今までは扶養家族の情報を毎年記入する必要がありましたが、今後は無くなりそうです。
(2)保険料控除申告書
【変更事項】
次に掲げる事項の記載を要しないこととする。
① 申告者が生計を一にする配偶者その他の親族の負担すべき社会保険料を支払った場合のこれらの者の申告者との続柄
② 生命保険料控除の対象となる支払保険料等に係る保険金等の受取人の申告者との続柄
(注)令和6年10月1日以後に提出する申告書について適用する。
他にも控除額計算に影響がなく記載不要とできそうな箇所がありますが、今回の改正では続柄欄に限られるようです。
(3)源泉徴収票
交付方法の変更推進(デジタル化促進)です。
【変更事項】
給与所得の源泉徴収票又は給与支払明細書の交付に代えてその源泉徴収票又は給与支払明細書に記載すべき事項を電磁的方法により提供するための要件であるその支払を受ける者の承諾手続に、その支払を受ける者に対し期限を定めてその承諾を求め、その支払を受ける者がその期限までにこれを拒否する旨の回答をしない場合には、その支払をする者はその承諾を得たものとみなす方法を加える。
簡単にまとめると次の内容となります。
源泉徴収票のデジタル交付
今まで : 了承した人のみ
これから : 了承した人+期限内に拒否しなかった人
(期限内に拒否した人を除いた全ての人)
電磁的方法による提供(デジタル交付)とは、例えば専用のWebページにアクセスし、各自がダウンロードして帳票を取得するなどの方法です。
デジタル交付により受渡や再発行の手間、受渡漏れや紛失のリスクを低減できるため、今後はこの方法が主流になっていくと予測しています。
最後に
令和5年税制改正大綱において簡素化・簡略化が予定されている届出などを記載しました。
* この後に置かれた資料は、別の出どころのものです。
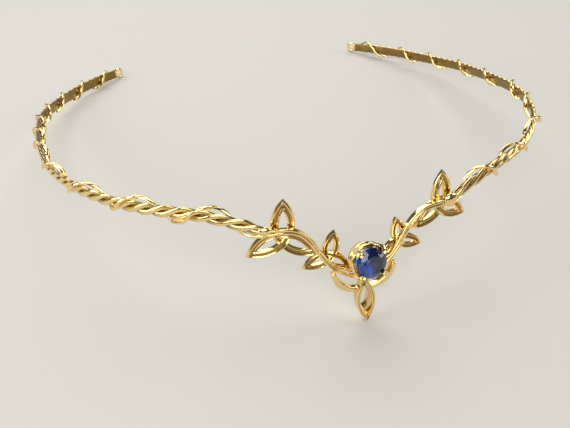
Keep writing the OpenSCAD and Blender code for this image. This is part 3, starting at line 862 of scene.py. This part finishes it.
# The cup under the stone: a wall with a bead low down, and two beads round its mouth
def makeCollet(name):
    profile = []
    for row in holder["outline"]:
        profile += arcPoints(*row) if len(row) > 2 else [row]
    mesh = skin(name, latheRings(profile, holder["steps"]), loop=True)
    mesh.transform(toRow @ holderPlace)
    return coated(finishPiece(name, mesh, 50), settingGold)


# Section of a bar with two ridges along its front
def ridgedBar(width, thickness):
    w, t, soft = width/2, thickness/2, claw["soft"]
    side = [(w, -t + soft)] + [(w*share, t + rise) for share, rise in claw["ridges"]]
    return side + [(0, t + claw["groove"])] + [(-x, y) for x, y in reversed(side)] + [
        (-w + soft, -t), (w - soft, -t)]


# Rings of a section along a path in the plane of x and z. The section's x runs along y
def barRings(path, sections):
    rings = []
    for i, (r, z) in enumerate(path):
        a, b = path[max(i - 1, 0)], path[min(i + 1, len(path) - 1)]
        run = Vector((b[0] - a[0], b[1] - a[1])).normalized()
        rings.append([Vector((r + run.y*q, p, z - run.x*q)) for p, q in sections[i]])
    return rings


# Claws: double-ridged bars that stand outside the rail and bend over the girdle
def makeClaws(name):
    look, path, sections = claw, [], []
    for u in steps(look["steps"]):
        r, z, share = along(look["path"], u*(len(look["path"]) - 1))
        path.append((r, z))
        end = max((u - look["roundFrom"])/(1 - look["roundFrom"]), 0)
        close = sqrt(max(1 - end**2, look["roundEnd"]**2))
        full = ridgedBar(look["width"]*share, look["thickness"]*(1 + look["gain"]*(1 - share)))
        sections.append([(x*close, y*close) for x, y in full])
    mesh = skin(name, barRings(path, sections))
    return runTree(name, mesh, repeatRound, {
        "Count": look["count"], "First": radians(look["first"]), "Material": settingGold},
        place=toRow @ holderPlace, sharp=38)


# Pointed oval: two arcs with the same section
def makeLeaf(name, length, look, depth, place):
    halfWidth = look["halfWidth"]
    r = (length*length/4 + halfWidth*halfWidth)/(2*halfWidth)
    centre = r - halfWidth
    r -= look["rim"]/2
    section = rimSection(look["rim"], depth)
    arc = pointedArc(r, centre, acos(centre/r), 0, leafDrop["steps"], lambda a: section)
    mesh = skin(name, arc, caps=False, recess=leafDrop["shade"])
    upright = Matrix.Translation((0, -length/2, 0)) @ turned(90, "Z")
    piece = runTree(name, mesh, repeatRound, {"Count": 2, "First": 0.0, "Material": settingGold},
                    place=toRow @ leafPlace @ place @ upright, sharp=35)
    faceOut(piece.data)
    return piece


# Section of a leaf's rim, with two rounded ridges along its front
def rimSection(width, depth):
    w, bead, soft = width/2, width/4, leafDrop["soft"]
    high = bead*leafDrop["ridge"]
    front = [(x + bead*cos(a), -high + high*sin(a)) for x in (bead, -bead)
             for a in (radians(v) for v in (0, 40, 90, 140, 180))]
    del front[5]   # the ridges share the point between them
    return front + [(-w, -depth + soft), (-w + soft, -depth), (w - soft, -depth),
                    (w, -depth + soft)]


# Tapered round bar between two points, with the radii at its ends
def taperedRod(a, b, radii, count=14, rows=6):
    a, b = Vector(a), Vector(b)
    way = (b - a).normalized()
    side = way.cross(Vector((0, 0, 1))).normalized()
    up = way.cross(side)
    rings = []
    for u in steps(rows):
        r = radii[0] + (radii[1] - radii[0])*u
        rings.append([a + (b - a)*u + side*r*cos(w) + up*r*sin(w) for w in turns(count)])
    return rings


def leafPiece(name, rings, sharp=50):
    mesh = skin(name, rings)
    mesh.transform(toRow @ leafPlace)
    return coated(finishPiece(name, mesh, sharp), settingGold)


def makeLeafParts():
    look, inner, stem = leafDrop, leafDrop["inner"], leafDrop["stem"]
    length = (look["top"] - look["tip"])/cos(radians(look["lean"]))
    innerPlace = Matrix.Translation(inner["at"]) @ turned(inner["lean"], "Z")
    made = [makeLeaf("leafRim", length, look, look["depth"], Matrix.Identity(4)),
            makeLeaf("innerLeaf", inner["length"], inner, inner["depth"], innerPlace)]
    top = innerPlace @ Vector((0, stem["top"][0] - inner["length"], stem["top"][1]))
    foot = (0, stem["foot"][0] - length, stem["foot"][1])
    made.append(leafPiece("leafStem", taperedRod(top, foot, stem["radii"])))
    place = Vector((0, -length, -look["depth"]/2))
    made.append(leafPiece("leafBall", [[place + p*look["ball"] for p in ring] for ring in
                                       ballRings(look["ballRows"], look["ballSides"])], 80))
    for name, top, foot, radii, count in look["rods"]:
        made.append(leafPiece(name, taperedRod(top, foot, radii, count)))
    return made


# The two crescents behind the leaf, each from the leaf's side up to a knob
def makeBackLoop(name, side):
    look, rings = backLoop, []
    middle = Vector((look["middle"][0], -look["front"], look["middle"][1]))
    for u in steps(look["steps"]):
        a = radians(look["from"] + (look["to"] - look["from"])*u)
        box = roundedBox(smooth(look["widths"], u)[1], look["depth"], look["corner"])
        out = Vector((cos(a), 0, sin(a)))
        rings.append([middle + out*(look["radius"] + x) + Vector((0, y, 0)) for x, y in box])
    end = rings[-1]
    centre = sum(end, Vector())/len(end)
    last = radians(look["to"])
    run = Vector((-sin(last), 0, cos(last)))
    for k in range(1, look["knobSteps"]):
        w = pi/2*k/look["knobSteps"]
        rings.append([centre + (p - centre)*cos(w) + run*look["knob"]*sin(w) for p in end])
    mesh = skin(name, rings)
    mesh.transform(toRow @ Matrix.Scale(side, 4, (1, 0, 0)))
    return coated(finishPiece(name, faceOut(mesh), 60), settingGold)


# Round brilliant: table, kites, stars, halves over and under the girdle, pavilion mains
def makeStone(name):
    cut, n = stoneCut, stoneCut["mains"]
    r, table = cut["radius"], cut["radius"]*cut["table"]
    half, reach, low = pi/n, cut["starReach"], cut["lowerHalf"]
    fall = (cut["crown"] - cut["girdle"])/(r - table)
    rise = (cut["pavilion"] - cut["girdle"])/r

    def ring(radius, z, count, shift):
        return [Vector((radius*cos(a + shift), radius*sin(a + shift), z)) for a in turns(count)]

    points = ring(table, cut["crown"], n, 0)
    points += ring(reach, cut["crown"] - fall*(reach*cos(half) - table), n, half)
    points += ring(r, cut["girdle"], 2*n, 0) + ring(r, -cut["girdle"], 2*n, 0)
    points += ring(low, -cut["pavilion"] + rise*low*cos(half), n, half)
    points.append(Vector((0, 0, -cut["pavilion"])))
    star, girdle, under, lower, tip = n, 2*n, 4*n, 6*n, 7*n   # where each row of points begins
    faces = [tuple(range(n))]
    for j in range(n):
        before, here, mid, after = (j - 1) % n, 2*j, 2*j + 1, (2*j + 2) % (2*n)
        faces += [(j, star + j, (j + 1) % n),
                  (j, star + before, girdle + here, star + j),
                  (star + j, girdle + here, girdle + mid),
                  (star + j, girdle + mid, girdle + after),
                  (lower + j, under + mid, under + here),
                  (lower + j, under + after, under + mid),
                  (tip, lower + j, under + here, lower + before)]
    faces += [(girdle + j, under + j, under + (j + 1) % (2*n), girdle + (j + 1) % (2*n))
              for j in range(2*n)]
    mesh = bpy.data.meshes.new(name)
    mesh.from_pydata(points, [], faces)
    faceOut(mesh)
    for material in (stoneBlue, stonePaintedFlash):
        mesh.materials.append(material)
    flash = mesh.attributes.new("flash", "FLOAT", "FACE")
    for face in mesh.polygons:
        face.material_index = int(face.center.z < -2*cut["girdle"])   # painted flashes under the girdle
        # painted flash: varies from facet to facet and grows brighter to the left
        spread = 0.5 - 0.5*cos(face.index*cut["flashStep"])
        left = min(max(0.5 - face.center.x*cut["flashFall"], 0), 1)
        least = cut["flashLeast"]
        flash.data[face.index].value = (least + (1 - least)*spread)*left
    mesh.transform(toRow @ holderPlace @ Matrix.Translation((0, 0, holder["girdle"])))
    piece = finishPiece(name, mesh, 1)
    piece.data.shade_flat()
    return piece


for piece in [makeCollet("collet"), makeClaws("claws"), *makeLeafParts(),
              *(makeBackLoop(word + "BackLoop", side) for word, side in sides.items())]:
    placePiece(piece, "setting")
placePiece(makeStone("cutStone"), "stone")
print("setting and stone ready")

# Floor, light and camera
studio = {
    "floor": "#C4C0B8", "floorSize": 6, "floorRoughness": 0.85,   # floor and lights in metres
    "sky": "#F4F6FA", "skyStrength": 0.12, "look": "Standard",
    "lights": {   # place, size and power
        "back": ((0.0, 0.38, 0.55), 0.8, 4.3),
        "left": ((-0.6, -0.1, 0.3), 0.5, 2.2),
        "right": ((0.6, -0.1, 0.35), 0.45, 1.5),
        "front": ((-0.2, -0.6, 0.5), 0.65, 3.6),
    },
}
camera = {"at": (-43.1, -163.3, 112.0), "pitch": 39.70, "yaw": 14.96, "sensor": 36, "clip": 5,
          "focal": 550, "frame": 570}   # the last two in the photo's pixels


def makeFloor():
    half = studio["floorSize"]/2
    mesh = bpy.data.meshes.new("floor")
    mesh.from_pydata([(-half, -half, 0), (half, -half, 0), (half, half, 0), (-half, half, 0)], [],
                     [(0, 1, 2, 3)])
    paper = newMaterial("paleMattePaper", {"Base Color": linear(studio["floor"]),
                                           "Roughness": studio["floorRoughness"]})[0]
    mesh.materials.append(paper)
    addObject("floor", mesh)


def makeLights():
    world = bpy.data.worlds.new("softStudio")
    bpy.context.scene.world = world
    world.use_nodes = True
    back = world.node_tree.nodes["Background"]
    back.inputs["Color"].default_value = linear(studio["sky"])
    back.inputs["Strength"].default_value = studio["skyStrength"]
    for name, (at, size, power) in studio["lights"].items():
        light = bpy.data.lights.new(name, "AREA")
        light.shape = "DISK"
        light.size = size
        light.energy = power
        lamp = addObject(name, light)
        lamp.location = at
        lamp.rotation_euler = (-Vector(at)).to_track_quat("-Z", "Y").to_euler()


def makeCamera():
    lens = bpy.data.cameras.new("photoCamera")
    lens.sensor_width = camera["sensor"]
    lens.lens = camera["focal"]/camera["frame"]*camera["sensor"]
    lens.clip_start = camera["clip"]*mm
    view = addObject("photoCamera", lens)
    yaw, pitch = radians(camera["yaw"]), radians(camera["pitch"])
    look = Vector((sin(yaw)*cos(pitch), cos(yaw)*cos(pitch), -sin(pitch)))
    view.location = Vector(camera["at"])*mm
    view.rotation_euler = look.to_track_quat("-Z", "Y").to_euler()
    bpy.context.scene.camera = view


makeFloor()
makeLights()
makeCamera()
bpy.context.scene.view_settings.view_transform = studio["look"]
print("studio ready")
他の届出にもこのような取り組みが拡大することを期待します。
但し、途中でも触れましたが、「青色申告書承認申請書」の個人事業者の提出期限は変更されませんので、提出期限はその年3月15日のままです(その年1月16日以後新たに業務を開始した場合には、その業務を開始した日から2月以内です)。青色申告制度は種々の特典のある制度ですので、提出漏れの無いように注意が必要です。